— What you are asked to do —
Only the number is wanted: how many lines contain "This"?

— Data section —
Start
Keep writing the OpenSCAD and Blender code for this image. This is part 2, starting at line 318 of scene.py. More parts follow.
End
Start
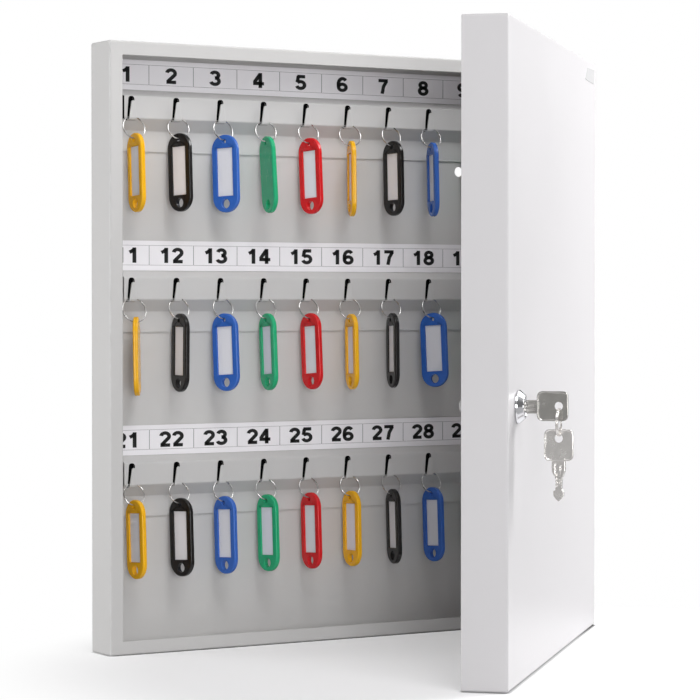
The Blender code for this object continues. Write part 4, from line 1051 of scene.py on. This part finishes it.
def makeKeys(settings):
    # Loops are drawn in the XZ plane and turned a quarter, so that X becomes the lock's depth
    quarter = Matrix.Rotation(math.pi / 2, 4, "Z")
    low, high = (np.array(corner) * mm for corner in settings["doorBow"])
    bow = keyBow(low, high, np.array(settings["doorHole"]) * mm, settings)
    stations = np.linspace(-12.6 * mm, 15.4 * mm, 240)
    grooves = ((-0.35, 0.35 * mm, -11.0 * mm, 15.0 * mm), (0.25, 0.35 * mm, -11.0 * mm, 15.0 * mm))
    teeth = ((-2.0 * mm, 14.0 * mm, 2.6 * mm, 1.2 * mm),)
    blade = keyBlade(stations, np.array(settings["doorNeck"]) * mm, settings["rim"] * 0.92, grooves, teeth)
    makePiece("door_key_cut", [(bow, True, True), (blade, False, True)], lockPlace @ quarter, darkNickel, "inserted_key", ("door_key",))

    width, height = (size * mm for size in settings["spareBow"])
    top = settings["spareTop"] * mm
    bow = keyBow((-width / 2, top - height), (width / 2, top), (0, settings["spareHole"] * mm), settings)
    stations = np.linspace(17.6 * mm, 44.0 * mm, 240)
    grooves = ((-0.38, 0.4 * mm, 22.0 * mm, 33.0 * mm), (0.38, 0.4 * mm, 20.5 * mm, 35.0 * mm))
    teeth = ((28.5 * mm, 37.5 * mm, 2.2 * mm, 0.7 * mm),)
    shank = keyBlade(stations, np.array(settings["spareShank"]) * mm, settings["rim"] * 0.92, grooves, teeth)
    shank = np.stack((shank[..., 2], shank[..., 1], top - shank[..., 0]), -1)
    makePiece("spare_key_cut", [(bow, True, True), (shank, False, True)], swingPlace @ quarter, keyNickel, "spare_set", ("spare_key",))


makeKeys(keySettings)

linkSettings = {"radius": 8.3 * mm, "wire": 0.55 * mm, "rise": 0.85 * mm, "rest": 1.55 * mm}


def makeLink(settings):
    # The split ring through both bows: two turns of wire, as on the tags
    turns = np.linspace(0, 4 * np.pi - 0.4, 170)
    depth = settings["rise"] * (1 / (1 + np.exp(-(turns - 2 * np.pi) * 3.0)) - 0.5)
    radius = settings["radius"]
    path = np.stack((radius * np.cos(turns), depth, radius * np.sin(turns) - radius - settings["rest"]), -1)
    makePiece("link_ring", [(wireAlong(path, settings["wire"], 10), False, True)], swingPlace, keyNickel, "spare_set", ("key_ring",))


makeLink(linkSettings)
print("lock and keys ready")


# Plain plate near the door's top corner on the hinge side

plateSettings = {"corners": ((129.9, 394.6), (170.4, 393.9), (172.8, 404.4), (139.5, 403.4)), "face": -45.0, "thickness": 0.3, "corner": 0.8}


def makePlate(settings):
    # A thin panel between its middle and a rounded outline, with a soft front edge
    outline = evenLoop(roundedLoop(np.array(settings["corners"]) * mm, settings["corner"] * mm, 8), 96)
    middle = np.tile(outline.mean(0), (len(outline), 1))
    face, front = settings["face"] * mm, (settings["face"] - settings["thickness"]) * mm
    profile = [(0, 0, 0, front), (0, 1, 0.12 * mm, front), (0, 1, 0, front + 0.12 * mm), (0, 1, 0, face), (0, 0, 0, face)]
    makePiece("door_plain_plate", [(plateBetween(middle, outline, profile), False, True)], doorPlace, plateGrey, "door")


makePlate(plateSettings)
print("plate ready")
End
— Answer to the exercise —
2